Tout en soulignant cet élan pris depuis l’adoption du Programme en 2015, M. António Guterres a prévenu cependant que « nous ne sommes pas sur la bonne voie », citant, entre autres, le chômage, la faim et les inégalités de genre. 

En effet, selon le Rapport 2019 sur les progrès des ODD, le rythme n’est pas assez rapide pour atteindre les objectifs d’ici à 2030.  De même, le Rapport mondial sur le développement durable du groupe des 15 éminents scientifiques et spécialistes souligne que « malgré les efforts initiaux, le monde n’est pas en passe d’atteindre la plupart des 169 cibles qui composent les ODD ».  Quatre faits inquiètent surtout les experts: les inégalités croissantes, les changements climatiques, la perte de biodiversité, ainsi que les quantités croissantes de déchets de l’activité humaine. 

« Profitons de l’élan de ce Sommet pour aller plus loin et plus vite », a donc lancé M. Guterres.  « Le temps est venu de prendre des décisions audacieuses, tant sur le plan individuel que collectif », a-t-il dit, en appelant notamment les États Membres à respecter leurs engagements en matière d’aide publique au développement.  Une autre de ses recommandations a été de favoriser des solutions ayant un véritable impact sur le développement durable, comme les obligations à impact social et les financements verts.

Les 10 prochaines années doivent être une « période d’action accélérée », a confirmé le Président de l’Assemblée générale, M. Tijjani Muhammad-Bande, en recommandant aux pays d’intégrer le Programme 2030 dans leurs budgets et plans de développement.  La Présidente de l’ECOSOC, Mme Mona Juul, n’a pas dit autre chose en invitant à « passer à la vitesse supérieure » pour promouvoir une croissance économique durable et inclusive.

Donnant l’exemple, le Secrétaire général a fait part de son intention de convoquer une plateforme annuelle pour piloter la Décennie d’action, dont la première rencontre aura lieu en septembre 2020.

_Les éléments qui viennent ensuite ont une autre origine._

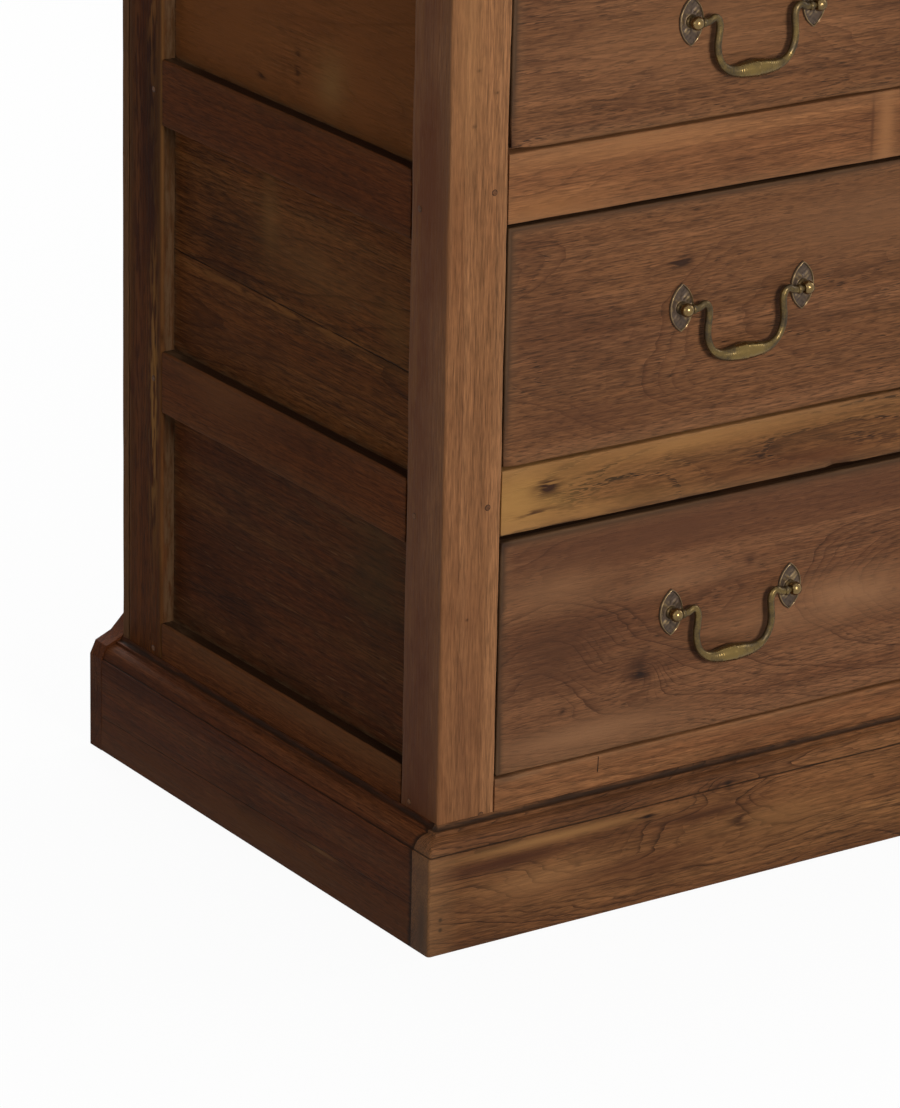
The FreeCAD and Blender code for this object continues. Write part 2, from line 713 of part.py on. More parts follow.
def build_stops():
    """Small blocks on the front rails that meet the back of each drawer front."""
    front_back = size.drawer_recess + size.front_thickness
    members = []
    for name, level in (("low", level_low_drawer), ("middle", level_middle_drawer), ("top", level_top_drawer)):
        stop = box("stop_" + name, (-half_opening + size.stop_inset, front_y + front_back, level),
                   (size.stop_length, size.front_rail_depth - front_back, size.stop_height))
        members += [stop, right_hand("stop_right_" + name, stop)]
    keep(group("drawer_stops", members))


def build_pegs():
    """Round pegs through every mortise and tenon, flush with the posts."""
    turned_back = Rotation(Vector(1, 0, 0), -90)
    turned_across = Rotation(Vector(0, 1, 0), 90)
    rear_face = front_y + carcass_depth
    cross_x = -half_width + size.post_side - size.peg_inset
    spots = []
    for name, level, height in front_rails:
        spots.append(("front_" + name, (cross_x, front_y, level + height / 2), turned_back))
    for name, level, height in rear_rails:
        spots.append(("rear_" + name, (cross_x, rear_face - size.peg_length, level + height / 2), turned_back))
    for name, level, height in side_rails:
        for place_name, y in (("fore", front_y + size.post_side - size.peg_inset),
                              ("aft", rear_face - size.post_side + size.peg_inset)):
            spots.append((place_name + "_" + name, (-half_width, y, level + height / 2), turned_across))
    members = []
    for name, corner, turned in spots:
        peg = document.addObject("Part::Cylinder", "peg_" + name)
        peg.setExpression("Radius", formula_of(size.peg_radius))
        peg.setExpression("Height", formula_of(size.peg_length))
        peg.Placement = Placement(Vector(), turned)
        place(peg, *corner)
        members += [peg, right_hand("peg_right_" + name, peg)]
    keep(group("rail_pegs", members))


# Drawers

def tail_outline(sketch, length, width, slope_run, tip_first):
    """Dovetail seen from the side: wider at its end than at its shoulder."""
    inset = slope_run / size.tail_slope
    if tip_first:
        trace(sketch, (0, 0), [(length, inset), (length, width - inset), (0, width)])
    else:
        trace(sketch, (0, inset), [(length, 0), (length, width), (0, width - inset)])


def front_rim(shape):
    """Edges round the face of a drawer front."""
    face = shape.BoundBox.YMin
    return ["Edge%d" % number for number, edge in enumerate(shape.Edges, start=1)
            if all(abs(vertex.Y - face) < 1e-3 for vertex in edge.Vertexes)]


def build_drawer(number, name, level, opening, extra_gap):
    """Dovetailed drawer box, its front pierced for the handle posts."""
    label = "drawer_%d_" % number
    half = half_opening - size.drawer_side_gap
    front_height = opening - size.drawer_foot_gap - size.drawer_top_gap - extra_gap
    side_height = front_height + size.drawer_foot_gap - size.drawer_side_step
    back_foot = size.bottom_level + size.bottom_thickness
    back_height = side_height - size.drawer_back_step - back_foot
    side_end = size.drawer_depth - size.drawer_back_thickness
    gap = size.joint_gap
    thick = size.drawer_side_thickness
    inner_half = half - thick
    groove = size.bottom_groove_depth
    front_pitch = side_height / size.front_tail_count
    front_tail_foot = front_pitch / 2 - size.front_tail_width / 2
    back_pitch = back_height / size.back_tail_count
    back_tail_foot = back_foot + back_pitch / 2 - size.back_tail_width / 2
    lap = size.front_thickness - size.front_tail_length
    home = (0, front_y + size.drawer_recess, level)
    axis_level = opening * size.handle_height_share
    axis_x = half_opening - size.handle_inset

    front = new_body(label + "front")
    place(front, *home)
    block(front, label + "front_board", (-half, 0, size.drawer_foot_gap),
          (2 * half, size.front_thickness, front_height))
    soften(front, front_rim, size.arris)
    finish_fillets()
    hollow(front, label + "front_groove", (-inner_half - groove, size.front_thickness - groove, size.bottom_level),
           (2 * inner_half + 2 * groove, groove, size.bottom_thickness))
    socket = sketch_on(front, label + "socket", "YZ_Plane",
                       (lap - gap, front_tail_foot - gap, -half))
    tail_outline(socket, size.front_tail_length + gap, size.front_tail_width + 2 * gap,
                 size.front_tail_length, True)
    first_socket = cut(front, socket, thick + gap, flip=True)
    mirrored = sketch_on(front, label + "socket_right", "YZ_Plane",
                         (lap - gap, front_tail_foot - gap, half))
    tail_outline(mirrored, size.front_tail_length + gap, size.front_tail_width + 2 * gap,
                 size.front_tail_length, True)
    repeat_row(front, first_socket, "Z_Axis", front_pitch, size.front_tail_count)
    last_socket = cut(front, mirrored, thick + gap)
    repeat_row(front, last_socket, "Z_Axis", front_pitch, size.front_tail_count)
    holes = sketch_on(front, label + "handle_holes", "XZ_Plane")
    for handle, centre in (("left", -axis_x), ("right", axis_x)):
        for end, side in (("near", -1), ("far", 1)):
            draw_circle(holes, centre + side * size.handle_spacing / 2, axis_level,
                        size.stem_radius + size.stem_gap, handle + "_" + end)
    cut(front, holes, size.front_thickness)
    keep(front)

    side = new_body(label + "side_left")
    place(side, *home)
    block(side, label + "side_board", (-half, size.front_thickness, 0),
          (thick, side_end - size.front_thickness, side_height))
    tail = sketch_on(side, label + "front_tail", "YZ_Plane", (lap, front_tail_foot, -half))
    tail_outline(tail, size.front_tail_length, size.front_tail_width, size.front_tail_length, True)
    first_tail = pad(side, tail, thick)
    repeat_row(side, first_tail, "Z_Axis", front_pitch, size.front_tail_count)
    rear_tail = sketch_on(side, label + "rear_tail", "YZ_Plane", (side_end, back_tail_foot, -half))
    tail_outline(rear_tail, size.drawer_back_thickness, size.back_tail_width, size.drawer_back_thickness, False)
    first_rear_tail = pad(side, rear_tail, thick)
    repeat_row(side, first_rear_tail, "Z_Axis", back_pitch, size.back_tail_count)
    hollow(side, label + "side_groove", (-inner_half - groove, size.front_thickness - size.front_tail_length,
                                         size.bottom_level),
           (groove, size.drawer_depth, size.bottom_thickness))
    keep_pair(side, label + "side_right")

    back = new_body(label + "back")
    place(back, *home)
    block(back, label + "back_board", (-half, side_end, back_foot),
          (2 * half, size.drawer_back_thickness, back_height))
    for hand, start, flip in (("left", -half, True), ("right", half, False)):
        notch = sketch_on(back, label + "back_socket_" + hand, "YZ_Plane",
                          (side_end, back_tail_foot - gap, start))
        tail_outline(notch, size.drawer_back_thickness, size.back_tail_width + 2 * gap,
                     size.drawer_back_thickness, False)
        first_notch = cut(back, notch, thick + gap, flip=flip)
        repeat_row(back, first_notch, "Z_Axis", back_pitch, size.back_tail_count)
    keep(back)

    bottom = new_body(label + "bottom")
    place(bottom, *home)
    reach = groove - size.panel_play
    block(bottom, label + "bottom_board", (-inner_half - reach, size.front_thickness - reach,
                                           size.bottom_level + gap),
          (2 * inner_half + 2 * reach, size.drawer_depth - size.front_thickness + reach,
           size.bottom_thickness - 2 * gap))
    keep(bottom)

    build_handles(label, home, axis_x, axis_level)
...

Dans la Déclaration politique adoptée par acclamation, les dirigeants du monde disent rester « résolus, d’ici à 2030, à mettre fin partout à la pauvreté et à la faim », avant de couvrir tous les autres domaines d’action où des progrès sont attendus: les inégalités, les sociétés pacifiques et justes, les droits de la personne, l’égalité des sexes, l’autonomisation des femmes et des filles, la protection durable de la planète et de ses ressources naturelles, la croissance économique durable, inclusive et soutenue, la prospérité partagée et le travail décent pour tous.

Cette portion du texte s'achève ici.